The Believe-ability of Nutrition Labels

As the menu labeling debate heats up and as the House moves to undercut progress being made to require more transparent nutrition information, there are signs that not all information is believable.

Photo: http://www.consumerreports.org/cro/news/2014/07/a-whole-foods-365-greek-yogurt-has-five-times-more-sugar-than-its-nutrition-label-shows/index.htm

Photo: http://www.consumerreports.org/cro/news/2014/07/a-whole-foods-365-greek-yogurt-has-five-times-more-sugar-than-its-nutrition-label-shows/index.htm

This is coming to light - and it's not the first time - courtesy of Whole Foods 365 yogurt.  Eleven lawsuits later, it's becoming clear that the sugar content in the yogurt might be vastly underestimated.  Red flags were raised when the sugar claims (just 2 grams per 225 g serving!) seemed so low, particularly compared to competitor products on the market. 

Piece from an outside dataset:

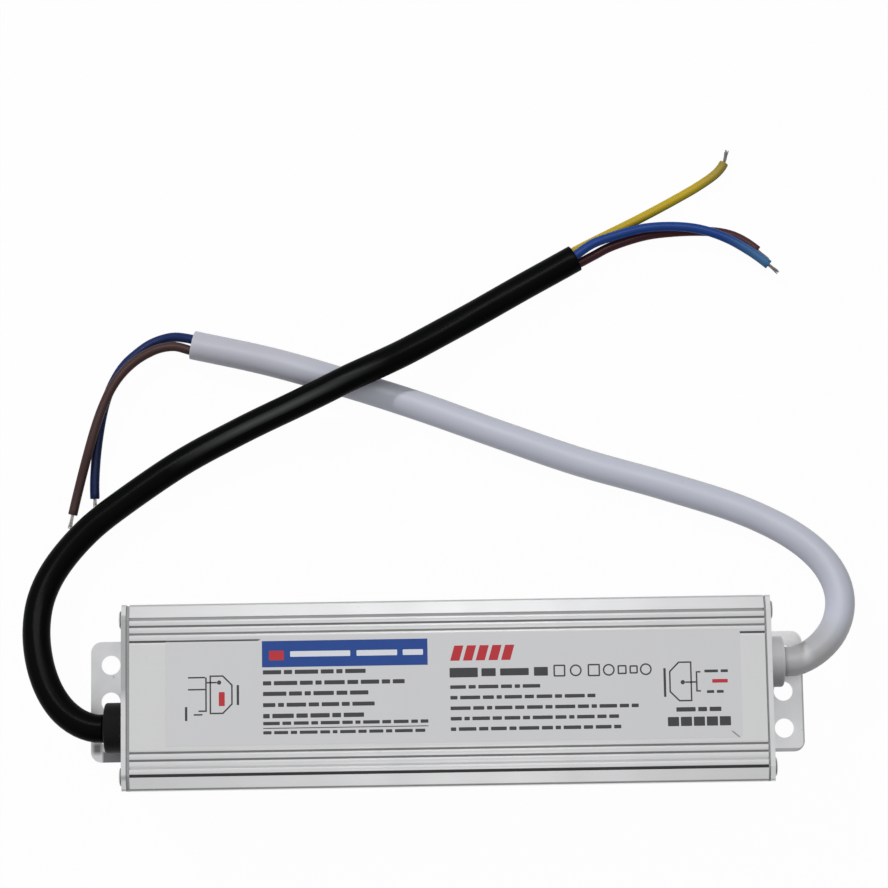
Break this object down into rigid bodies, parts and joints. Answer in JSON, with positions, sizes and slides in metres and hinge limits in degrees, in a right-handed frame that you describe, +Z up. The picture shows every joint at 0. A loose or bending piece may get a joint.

Consumer Reports testing on this product showed sugar levels nearly six times what the label tells us is in the yogurt.  This exceeds - by a significant margin - the 20 percent threshold FDA has for nutrition labels that violate the Food, Drug & Cosmetic Act.  Yet the plaintiffs relied on only a small number of samples, too small in fact for a judge to hear the case. 

Presumably the plaintiffs are now going back to the testing drawing board to see if they can "prove" the high sugar content with more samples.  

Nonetheless, this raises serious issues for labeling of packaged goods - and menu labeling as it begins to take hold across the country.  If the nutrition facts seem "believable" enough, what percentage of foods are inaccurately labeled?  Not to mention, the 20 percent margin seems pretty wide in order to violate FDCA.

While I'm all for labeling and promoting consumer awareness, there's a certain trust we put into the food supply that at the very least, the information we're provided is accurate.